Summary, Program 6 — Cartilage

Dr. Moran opens this program on Cartilage with a lucid description of its three major categories: Hyaline Cartilage, Elastic Cartilage, and Fibrocartilage. The toughness of cartilage and its impact resistance is dramatically demonstrated by a film of the super-sized Denver Broncos slamming into each other in Fall Practice. The concomitant surgical repair of hyaline Cartilage and fibrocartilage are shown in actual footage filmed during arthroscopic knee surgery.
         Dr. Moran goes on to explain that cartilage is a tissue in which there is lots of extracellular material (the “Matrix”) inhabited by relatively few cells (the “chondrocytes”). It is the special properties of the matrix (Latin for “of the mother”) that lend cartilage its unique morphology. In general, cartilage matrix consists of collagen fibers and ground substance. The ground substance is rich in proteoglycans — large macromolecules that resemble test-tube brushes with a protein core (the wire in the center of the brush) and many bristles sticking out from it (the proteoglycans). These proteoglycans, rich in sulfur, are highly anionic, and are therefore hydrophilic (attract lots of water). In hyaline cartilage — which is avascular — the matrix is 80% water. That allows nutrients to diffuse from the capillaries outside the perichondrium to the chondrocytes embedded deep in the matrix itself. 
         Going to the microscope, each type of cartilage is investigated in order. First, hyaline cartilage is illustrated at low, intermediate, and high magnification with standard H&E stained paraffin sections of the trachea. The chondroblasts are seen in the perichondrium. In the body of the cartilage, chondrocytes are seen in their lacunae, spaces surrounded by the purple-staining matrix. Then, the trachea is investigated in thin, H&E-stained plastic (methacrylate) sections. Here, the cytoplasm of the chondrocytes is better preserved, and details of structure more evident.
         Next, elastic cartilage is demonstrated by a Weigert-stained section through the ear. Elastic fibers are not evident in standard H&E preparations. Special silver stains are used to make them visible. In this elegant preparation, the elastic fibers — seen at low, medium, and high magnification — appear as an anastomosing network of spider-webs that give the cartilage of the ear its special elastic “memory,” allowing it to bounce back in place when deflected.

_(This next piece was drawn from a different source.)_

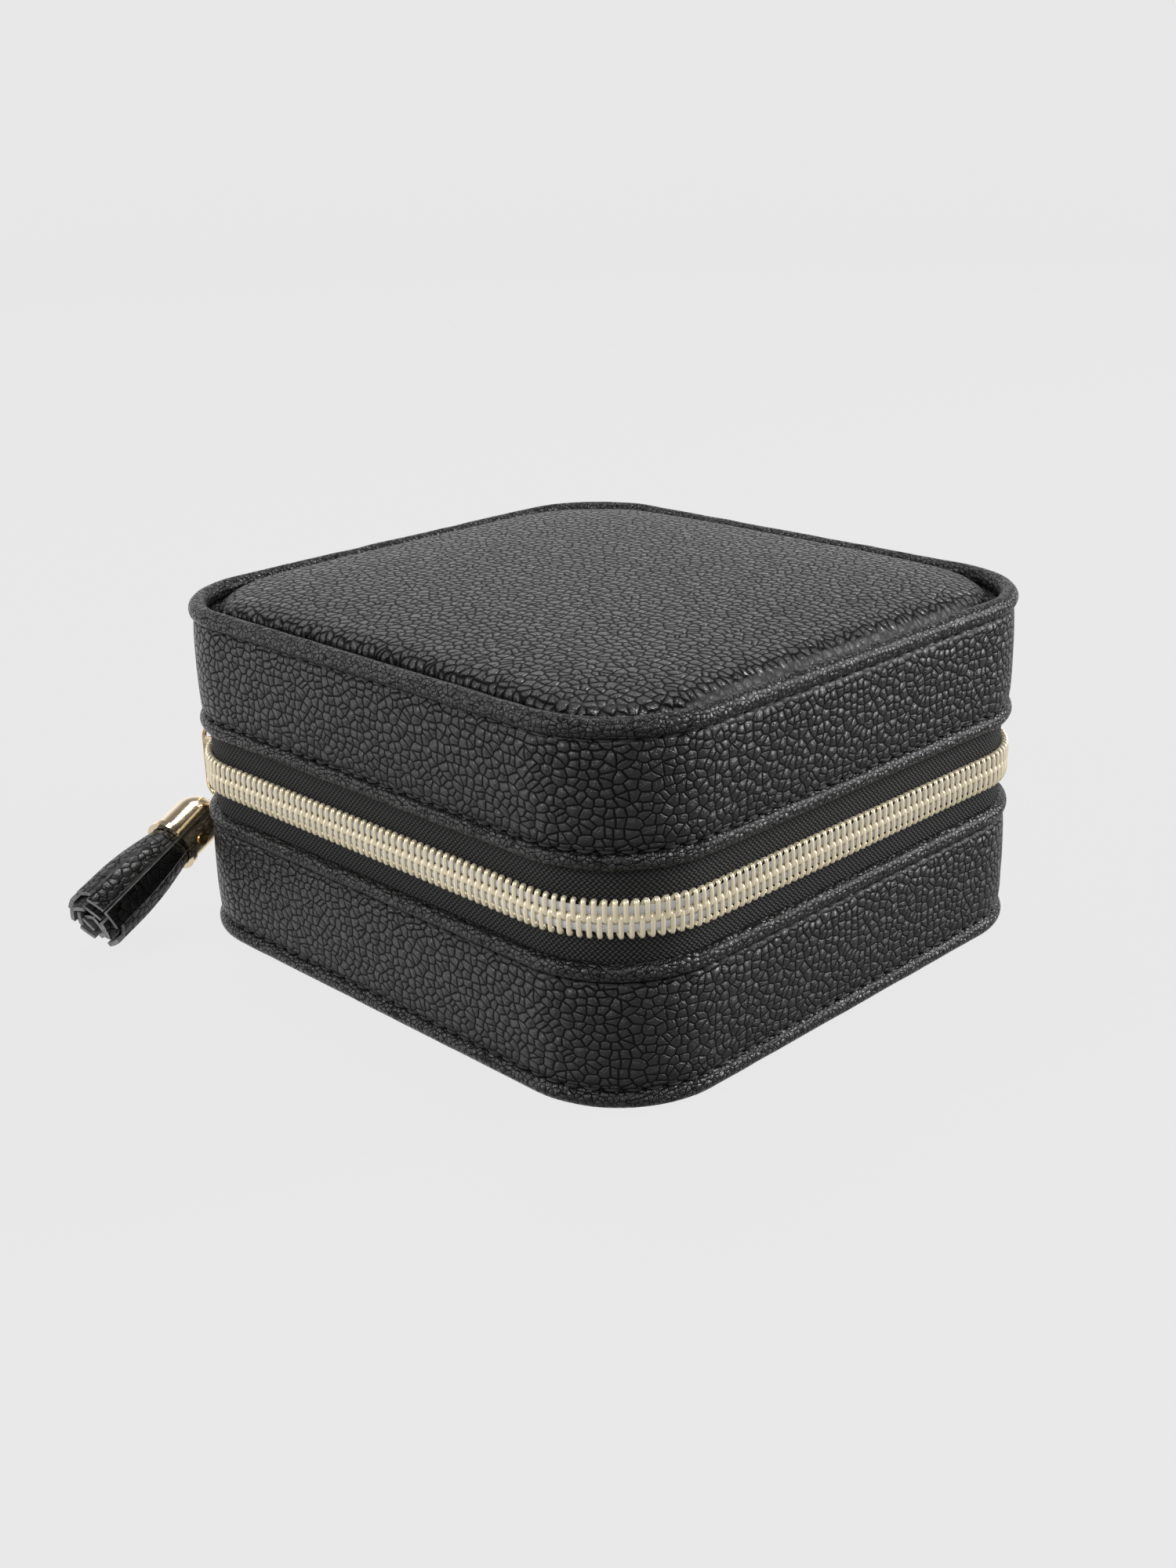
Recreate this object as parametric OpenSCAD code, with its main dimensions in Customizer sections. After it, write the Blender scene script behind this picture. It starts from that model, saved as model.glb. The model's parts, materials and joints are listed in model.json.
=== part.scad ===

         Fibrocartilage, which contains more collagen fibers than ground substance, is illustrated by a magnificent Mallory’s Trichrome preparation of the intervertebral disk. Here, the wavy collagenous fibers appear blue, the cells are red, and the material of the nucleus pulposes appears bright orange. (This is one of our favorite images on the screen-saver available free on this very website!)
         Finally, to put it all together, Dr. Moran shows us a series of stunning low-magnification electron micrographs of all kinds of cartilage that reveal the ultrastructure of the chondroblasts, chondrocytes, and fibrous components of the matrix.
         This program — like all others in the Series — is rounded out by The Practical Exam, in which Dr. Moran shows you images of cartilage, quizzes you on them, gives to time to answer, and goes on to identify the structure in question and how to recognize it.